Because of some of the applications we host, a ton of small packets are
being generated. Heres a breakdown by packetsize.
<= 64 bytes 48.1%
64 to 128 bytes 21.1%
129 to 256 bytes 1.6%
257 to 512 bytes 7.8%
513 to 1024 bytes 5.6%
1025 to 1518 bytes 15.8%
and here is what are pps and bandwidth look like.
queue root_em0 bandwidth 100Mb priority 0 cbq( wrr root ) {ext_root_queue}
[ pkts: 767614230 bytes: 467721711758 dropped pkts: 0 bytes:
0 ]
[ qlength: 0/ 50 borrows: 0 suspends: 0 ]
[ measured: 6448.5 packets/s, 31.21Mb/s ]
Were nearing the 8300pps mark so I was worried? But should I be? Becuase the
majority of my packets are smaller then 64B, shouldn't I be able to pass a
lot more packets then 8300pps? If all my packets were 64K or smaller,
shouldn't that allow me to be able to handle closer to 200k packets/sec
before hitting my bandwidth limit?
by the way. I know where google is. I've been there and have even read some
of the links that are posted in this very thread. However I am confused and
there even seems to be some confusion/discrepancies within this thread... so
I thought I would bounce the question off of people who might have a better
grip on this than I, and already been through similar situations for
feedback, something google cant offer(yet). I am not going to apologize for
my ignorance but thank the people who are actually trying to help me
understand this, without being a smartass about it.
You're fine. The 8300pps mark is not an upper limit, it's the best case Yes, depending on limitations of your firewall hardware, pf ruleset, For this you will need a reasonably fast box with good gigabit ethernet cards (em or sk), and an intelligently written ruleset. It seems like you're a long way away from 200k pps, though.
ok i feel better now and i think i got a better handle on this then before. its a fast box with plenty of memory, intel pro gig eth cards (em), about 350k in the state table at the moment, with fairly small ruleset, intelligenty would probably be up for debate! I would like to think so. Thanks.

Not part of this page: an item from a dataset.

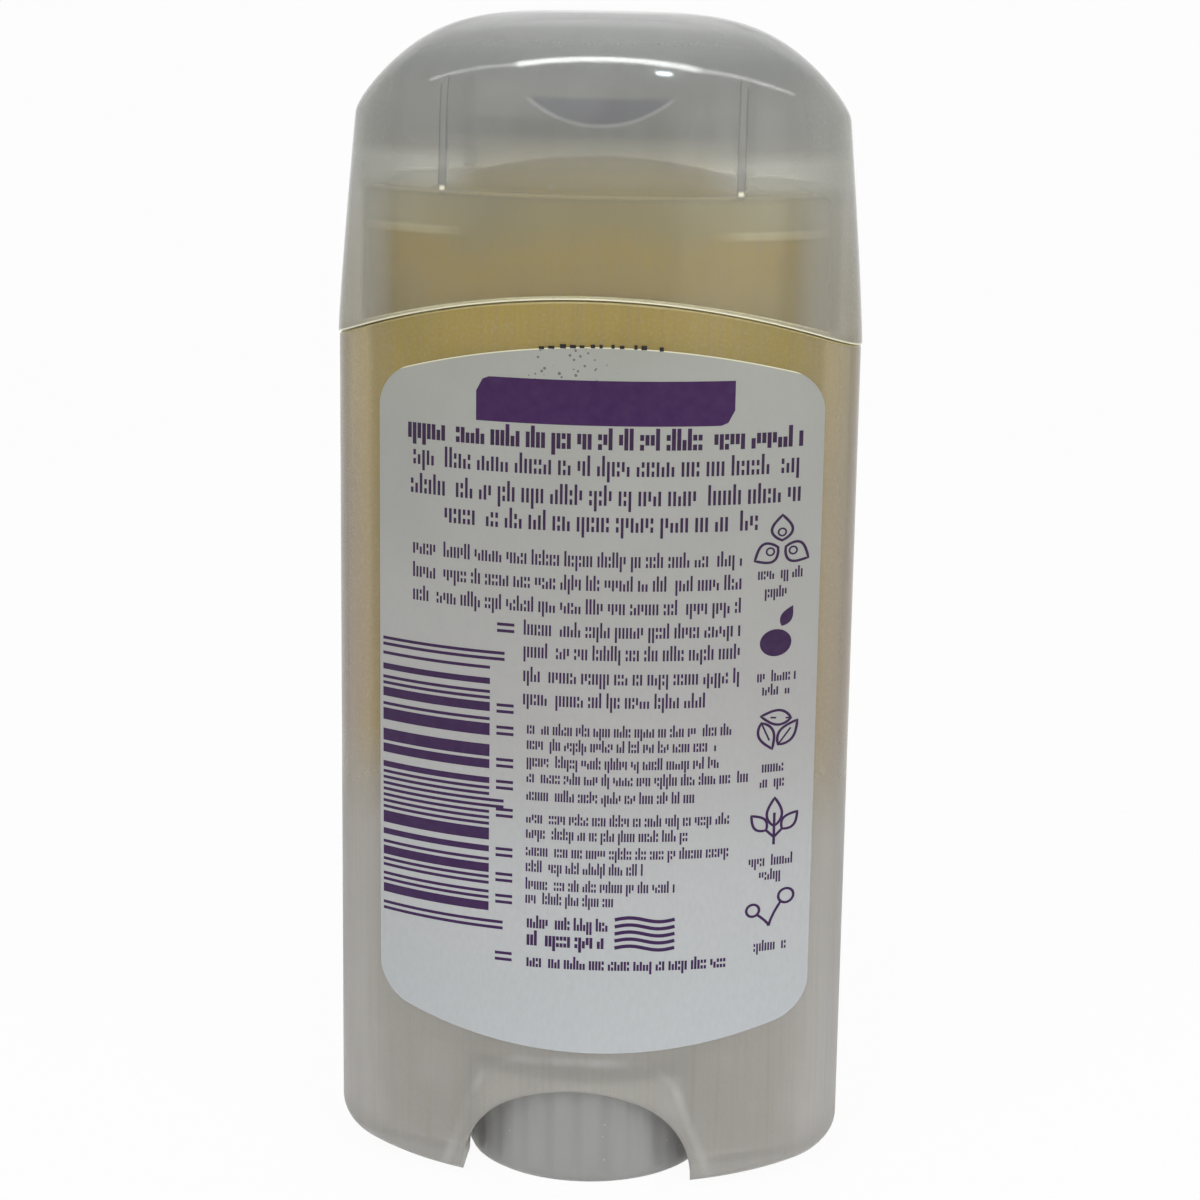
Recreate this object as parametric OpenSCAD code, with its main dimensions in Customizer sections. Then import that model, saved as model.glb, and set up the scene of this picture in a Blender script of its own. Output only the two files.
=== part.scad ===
// Deodorant stick: an oval twist-up pack with its gel, standing on its dial.
// The origin is at the middle of the dial's foot, +Z is up and the back label faces -Y.

/* [Oval pack] */
// Width of the barrel, side to side
pack_w = 60; // [56:0.5:66]
// Depth of the barrel, front to back
pack_d = 32; // [30:0.5:35]
// Radius of the two small end arcs of the oval
end_r = 9.5; // [8.5:0.25:10.5]
// Overall height, from the dial's foot to the top of the cap
pack_h = 134.8; // [130:0.1:142]
// Distance from the top of the cap down to the neck's rim
rim_drop = 19.5; // [18:0.1:22]

/* [Barrel] */
// Thickness of the clear wall below the shoulder
wall_t = 3.9; // [3.7:0.1:4.2]
// Step from the wall's face in to the neck's face
neck_step = 2.7; // [2.4:0.1:2.8]
// Chamfer on the outside of the neck's rim
rim_chamfer = 0.5; // [0.3:0.1:0.8]
// Distance from the top of the cap down to the two ends of the shoulder
shoulder_drop = 36.8; // [34.5:0.1:40]
// Rise of the arched shoulder in its middle
shoulder_rise = 6; // [3:0.5:7]
// Height of the barrel's lower edge above the ground
foot_z = 0.65; // [0.4:0.05:1.5]
// Rounding of the lower edge at its two ends, seen as the lower corners from the front
corner_r = 3.5; // [2:0.5:6]
// Rounding of the lower edge at the front and back
edge_r = 0.5; // [0.3:0.1:2]
// Rise of the lower edge from its middle to its ends
rocker = 0.8; // [0:0.1:1]
// Thickness of the bottom of the hollow feet
bottom_t = 2; // [1.5:0.1:3]
// Thickness of the floor over the dial
floor_t = 1.8; // [1.4:0.1:2.5]

/* [Thumb arches] */
// Width of the thumb arch at its foot
arch_w = 26.8; // [25:0.1:28]
// Height of the thumb arch's crown above the ground
arch_z = 11.9; // [10:0.1:12.2]
// Radius of the thumb arch over its crown
arch_crown_r = 19; // [15:0.5:24]
// Radius of the thumb arch at its two sides
arch_side_r = 10; // [8:0.5:12]

/* [Dial and screw] */
// Outside radius of the dial
dial_r = 14.4; // [13.5:0.1:14.6]
// Height of the dial
dial_h = 12.7; // [12.3:0.1:13.5]
// Number of grip flutes round the dial
flute_count = 26; // [12:1:40]
// Radius of each grip flute
flute_r = 2; // [1.2:0.1:3]
// Depth of each grip flute
flute_depth = 0.25; // [0.15:0.05:0.5]
// Thickness of the dial's skirt, top and ribs
dial_wall = 1.6; // [1.2:0.1:2.2]
// Number of ribs under the dial
dial_ribs = 6; // [3:1:8]
// Radius of the plain journal that turns in the floor
journal_r = 3.2; // [2.8:0.1:3.6]
// Crest radius of the feed thread
thread_r = 3; // [2.7:0.1:3.1]
// Depth of the feed thread
thread_depth = 0.8; // [0.6:0.05:0.9]
// Rise of the feed thread in one turn
lead = 4; // [3.6:0.1:5]
// Distance from the top of the cap down to the screw's tip
screw_drop = 37.8; // [34.5:0.1:55]

/* [Elevator and gel] */
// Height of the underside of the elevator's plate
plate_z = 42.3; // [36:0.1:50]
// Thickness of the elevator's plate
plate_t = 1.5; // [1.2:0.1:2.5]
// Height of the cup wall above the plate
cup_h = 6; // [4:0.5:9]
// Thickness of the cup wall
cup_t = 0.9; // [0.7:0.1:1.4]
// Wall thickness of the nut round its bore
nut_t = 2.4; // [2:0.1:3]
// Length of the nut below the plate
nut_drop = 4; // [3:0.5:8]
// Length of the nut above the plate
nut_rise = 7; // [5:0.5:9]
// Height of the ribs that key the gel
key_h = 4; // [2:0.5:5]
// Distance from the neck's rim down to the gel's edge at the wall
gel_drop = 4.8; // [3.5:0.1:9]
// Rise of the gel's dome above its edge
dome_rise = 8.1; // [4:0.1:9]

/* [Cap] */
// Least thickness of the cap's wall
cap_t = 1.1; // [0.9:0.05:1.2]
// Thickness of the cap's crown at its top
crown_t = 1.2; // [1:0.1:1.8]
// Inward draft of the cap's wall, from its lip to its crown
cap_draft = 2.05; // [1:0.05:2.2]
// Height of the crown above the drafted wall
crown_h = 11.6; // [10:0.1:16]
// Share by which the crown falls towards its two ends
crown_fall = 0.5; // [0:0.01:0.6]
// Fullness of the crown seen from above: 0.5 is a true quarter round, and less is fuller
crown_full = 0.48; // [0.4:0.01:0.6]
// How far the cap's lip stands proud of the barrel's face
lip_proud = 0.15; // [0.13:0.01:0.25]
// Distance of each stop rib from the cap's middle
rib_x = 16.5; // [12:0.5:19]
// Thickness of a stop rib
rib_t = 0.8; // [0.6:0.1:1.4]
// Height of a stop rib
rib_h = 12.3; // [6:0.1:13]

/* [Back label] */
// Width of the label, straight across
label_w = 50.2; // [44:0.1:51]
// Sideways place of the label's middle
label_x = 1.2; // [-1.2:0.1:1.2]
// Height of the label's lower edge in its middle
label_low = 17; // [15:0.5:24]
// Distance from the shoulder's ends up to the label's upper edge in its middle
label_lift = 1.1; // [-12:0.1:1.5]
// Radius of the label's arched lower and upper edges
label_arch_r = 76; // [60:1:120]
// Sideways place of the middle of those arches
label_arch_x = 1.9; // [-2:0.1:2]
// Radius of the label's corners
label_corner_r = 3.5; // [1:0.5:6]
// Thickness of the label film
label_t = 0.1; // [0.06:0.01:0.12]

/* [Fits] */
// Gap between the elevator or the gel and the barrel's bore
slide_gap = 0.2; // [0.15:0.05:0.3]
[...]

that is not a high enough rate of packets to worry about unless it's running on very weak hardware or there's some other problem. if this becomes a problem you'll see things like high cpu% in interrupt you'll probably hit bandwidth limits before you run into problems welcome to misc@
On 5/31/07, askthelist@gmail.com <askthelist@gmail.com> wrote: First rule of Fight Club: dont' talk about Fight Club. Second rule of Fight Club: don't take public mailing lists so seriously. People will be smartasses. You will get ridiculed for questions you ask, good or bad. Oftentimes you'll actually deserve it. Thicken the skin and wear flame-retardant apparel. Smell the roses. Enjoy the experience; it's not going to change any time soon. DS
This[1] caculation is for 10Mb ethernet, but multiply that by 10 and you get 148800 packets per second. [1] http://www.erg.abdn.ac.uk/users/gorry/course/lan-pages/enet-calc.html Jeff [demime 1.01d removed an attachment of type application/pgp-signature which had a name of signature.asc]
100Mb -> somewhere between that and about 220,000. depends on packet size. you're probably more interested in how many pps the devices *either side of that link* can handle, though. you'll have to find this out for yourself. if I run a packet generator on box 1 (amd64 MP/sk) sending small UDP packets towards box 2 (i386 MP/bge) with just a switch between them (all gigabit), I see this rate of bytes/sec and pps: (this is all pre-hackathon kernels) Iface State Ibytes Ipkts Ierrs Obytes Opkts Oerrs Colls sk0 up:U 7000 100 0 18364134 322176 0 0 -> in Mbit/s: <sthen@zephyr:12103>$ echo $((18364134*8/1024)) 143469 and all is reasonably ok, things are not too bad on either system. depends on all sorts of things. NIC type, packet sizes, what kernel you're using (i386/amd64/UP/MP), PF on or off, how applications handle that kind of traffic if they're involved rather than just routing or bridging ... but 8k pps is not really very much for a system to handle. with the above example: if I reverse things and send from box 2 to box 1, box 1 grinds to a standstill, it doesn't respond to anything typed at the console until the packet flow ceases since all time is processing interrupts. and that's at just 150kpps or so which is all generate some load, do some testing, and see what happens. you are probably worrying too much at 8kpps if the pipe is not nearly near full.